We note further that Bintzler makes no allegation in the present suit that Warden Borgen, acting under the color of state law, violated any rights accorded Bintzler under the U.S. Constitution or other federal law.  The sovereign immunity analysis we employ here would not apply to such a claim.  Finally, the present action seeks money damages, not certiorari review of the administrative decisions denying Bintzler the compensation he seeks.  Bintzler may have been entitled to obtain review (and possible reversal) of the administrative denial of his back-pay claim, provided he properly exhausted his administrative remedies and timely sought judicial review.
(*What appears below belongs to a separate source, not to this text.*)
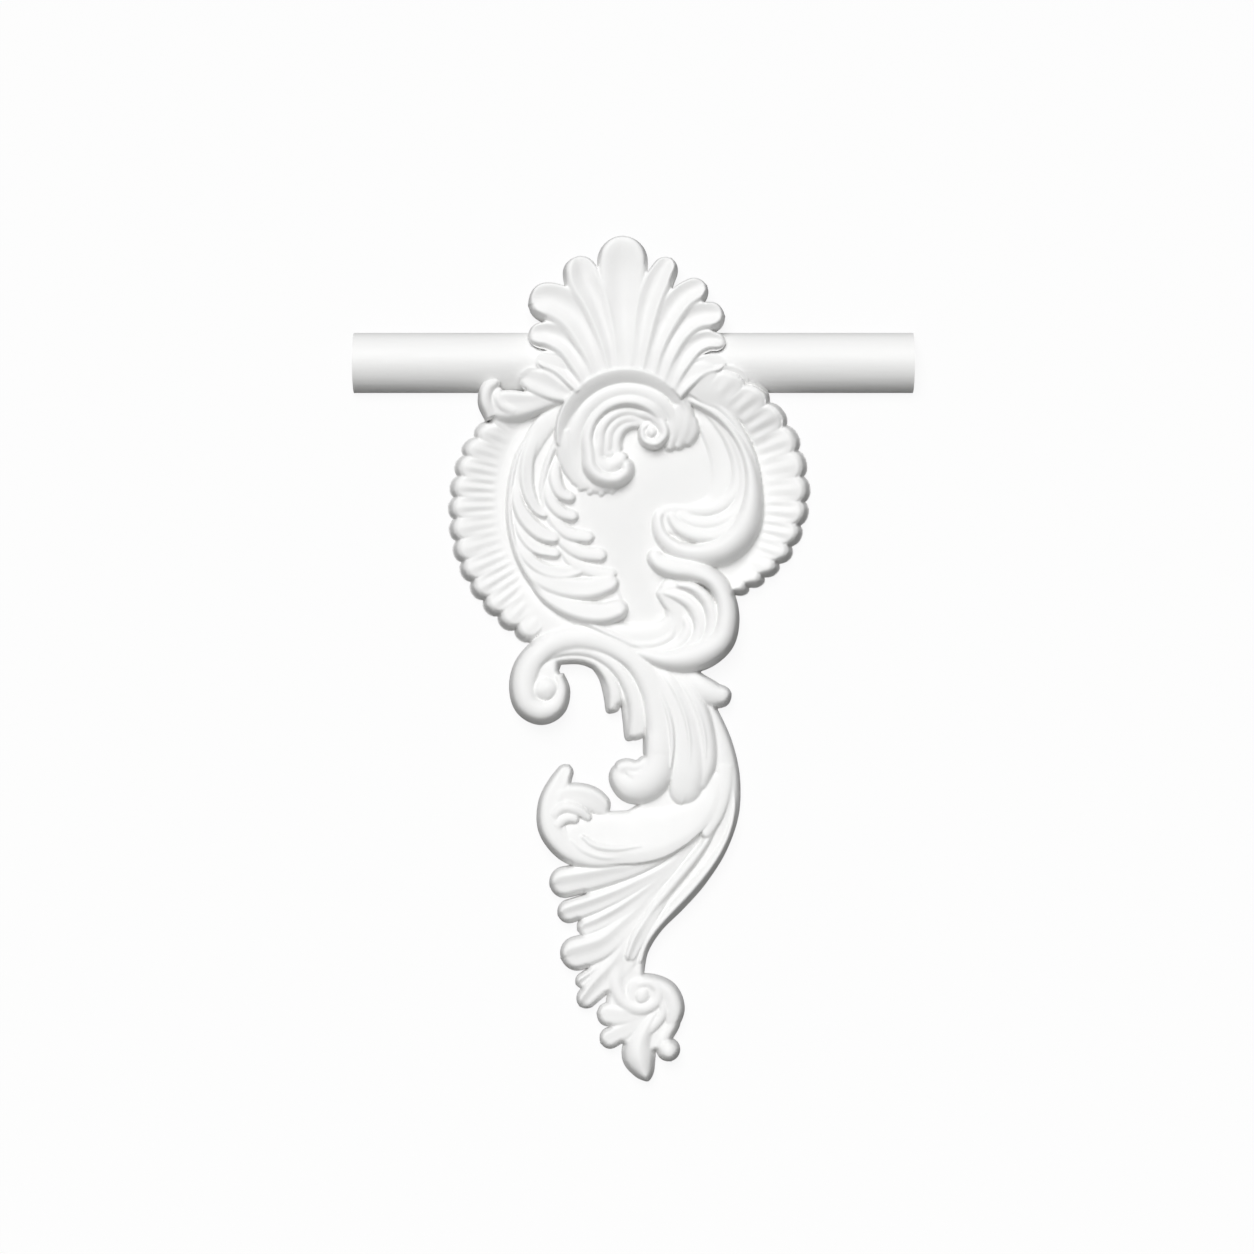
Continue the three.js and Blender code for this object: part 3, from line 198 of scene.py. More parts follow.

[6]  Bintzler’s complaint also sought non-monetary relief, specifically, restoration of his prison job and reassignment to a single-occupancy cell.  The circuit court noted in its written decision that Bintzler’s non-monetary claims had become moot because he had by then been transferred to the Wisconsin Secure Program Facility in Boscobel, where policies regarding work and cell assignments were considerably different than at Fox Lake.  Our appellate correspondence file indicates that Bintzler is now incarcerated at an out-of-state federal prison.  We therefore agree that his non-monetary claims are moot.  Moreover, we note that claims for “specific performance” are also barred by the doctrine of sovereign immunity, because, unlike monetary claims addressed under Wis. Stat. §§ 16.007 and 775.01, the legislature has not consented to be sued for such relief.  See Brown v. State, 230 Wis. 2d 355, 371-73, 602 N.W.2d 79 (Ct. App. 1999).